Merci beaucoup pour ces deux très jolis textes, Sgtpepere. J’ai vraiment apprécié cette forme de suspens, on se surprend à essayer de comprendre le fin mot de l’histoire avant sa cloture. Et tout en se questionnant, on ne peut s’empêcher d’avancer vers l’issue, vers la réponse. J’y vois une forme d’humour, d’intelligence, c’est très plaisant.

Si je devais juste formuler un mini bémol, juste pour être constructif et ne pas me limiter aux louanges, ce serait que les deux textes sont relativement bâtis de façon similaire.

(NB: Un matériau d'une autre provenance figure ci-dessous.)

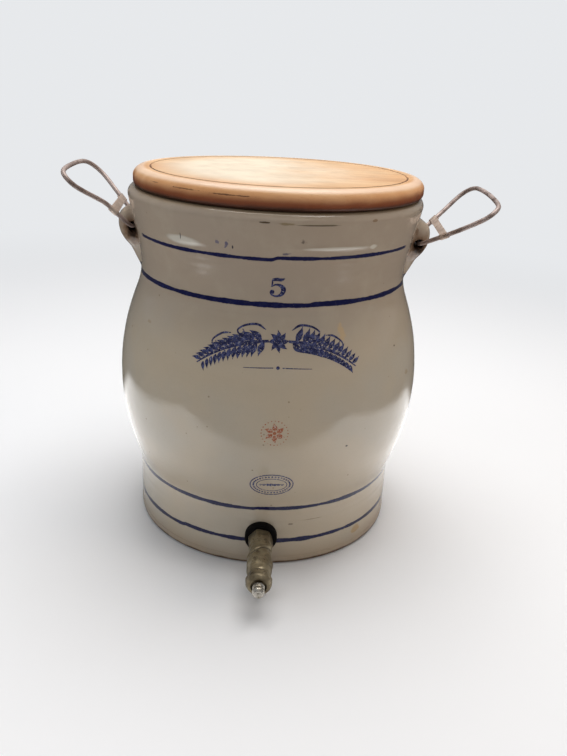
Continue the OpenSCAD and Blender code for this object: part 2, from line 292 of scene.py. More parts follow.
def tube(name, points, sides):
    """A bare closed mesh through rings of `sides` points each, to cut with."""
    rings = len(points) // sides
    faces = grid_faces(rings, sides)
    faces.append(tuple(range(sides)))
    faces.append(tuple(reversed(range((rings - 1) * sides, rings * sides))))
    mesh = bpy.data.meshes.new(name)
    mesh.from_pydata(points, [], faces)
    cutter = bpy.data.objects.new(name, mesh)
    bpy.context.scene.collection.objects.link(cutter)
    return cutter


def keep_outside(thing, cutter):
    """Cuts one closed mesh out of another and removes the cutter."""
    cut = thing.modifiers.new("cut", "BOOLEAN")
    cut.operation = "DIFFERENCE"
    cut.solver = "EXACT"
    cut.object = cutter
    bpy.context.view_layer.update()
    graph = bpy.context.evaluated_depsgraph_get()
    result = bpy.data.meshes.new_from_object(thing.evaluated_get(graph))
    thing.modifiers.clear()
    old = thing.data
    thing.data = result
    bpy.data.meshes.remove(old)
    bpy.data.objects.remove(cutter)


def cad_rays(node):
    """Rays against a CAD node: returns a function of start and direction that gives the place it hits."""
    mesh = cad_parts[node].data
    tree = BVHTree.FromPolygons([v.co for v in mesh.vertices], [p.vertices for p in mesh.polygons])
    return lambda start, way: tree.ray_cast(Vector(start), Vector(way))[0]


def between(a, b, c, d, f):
    """The place a fraction f of the way from b to c, on a smooth curve through a, b, c and d."""
    return b + f * (c - a) / 2 + f * f * (2 * a - 5 * b + 4 * c - d) / 2 + f ** 3 * (3 * (b - c) + d - a) / 2


def smooth_path(path, step):
    """Points about `step` apart on a smooth curve through path."""
    p = np.array(path, float)
    p = np.vstack([2 * p[0] - p[1], p, 2 * p[-1] - p[-2]])
    out = []
    for a, b, c, d in zip(p, p[1:], p[2:], p[3:]):
        count = max(2, int(np.hypot(*(c - b)) / step) + 1)
        out += [between(a, b, c, d, f) for f in np.arange(count) / count]
    out.append(p[-2])
    return out


def smoothed(values, width):
    """A bell-weighted running mean whose ends keep their values."""
    reach = np.arange(-3 * width, 3 * width + 1)
    bell = np.exp(-0.5 * (reach / width) ** 2)
    padded = np.pad(values, 3 * width, mode="reflect", reflect_type="odd")
    return np.convolve(padded, bell / bell.sum(), "valid")


# ---------------------------------------------------------------- pot: shape

POT_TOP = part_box("stoneware_pot")[1].z
# The middle of each lug's bore, as (x, z), and the height of the tap's middle
RIGHT_HINGE = (0.147, 0.307)
LEFT_HINGE = (-0.142, 0.311)
TAP_Z = 0.034
WAVE = 0.16 * MM


def pot_profiles():
    """Outer and inner radius of the pot at each millimetre of height, from the CAD model."""
    hit = cad_rays("stoneware_pot")
    side = Vector((math.sqrt(0.5), math.sqrt(0.5), 0))
    heights = np.linspace(0.0001, POT_TOP - 0.0001, 355)
    outer, inner = [], []
    for z in heights:
        out = hit(side * 0.3 + Vector((0, 0, z)), -side)
        outer.append(math.hypot(out.x, out.y))
        within = hit((0, 0, z), side)
        inner.append(math.hypot(within.x, within.y))
    outer, inner = np.array(outer), np.array(inner)
    middle = np.clip(np.minimum(heights - 0.006, POT_TOP - 0.010 - heights) / 0.010, 0, 1)
    outer = outer + middle * (smoothed(outer, 5) - outer)
    deep = np.clip(np.minimum(heights - 0.035, POT_TOP - 0.020 - heights) / 0.010, 0, 1)
    inner = inner + deep * (smoothed(inner, 5) - inner)
    return heights, outer, inner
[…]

Leur “charpente scénaristique” commune ne me gêne pas une seconde, mais si tu continues et persévères, je conseillerais humblement de tenter d’explorer de nouvelles voies pour varier les plaisirs d’écriture comme de lecture. Bonne plume !

Merci Docky pour tes conseils. Je vois bien ce que tu veux dire concernant la charpente scénaristique. J’en suis malheureusement bien conscient mais je ne suis pas sûr de pouvoir en sortir. Si jamais je devais écrire quelque chose, je pense que ça serait bien meilleur à 4 mains. :slight_smile:

C’est très malin et réjouissant ces petits textes. Bravo !

Merci !!! :slight_smile:

Sympa !
Et donc le vieux rugueux, c’est un radis noir ?

Merci ! Et pour répondre à ta question: presque ! :slight_smile: Pour moi, c’était un morceau de gingembre, je crois.

C’est trés bon! Bravo! j’ai souri avec plaisir.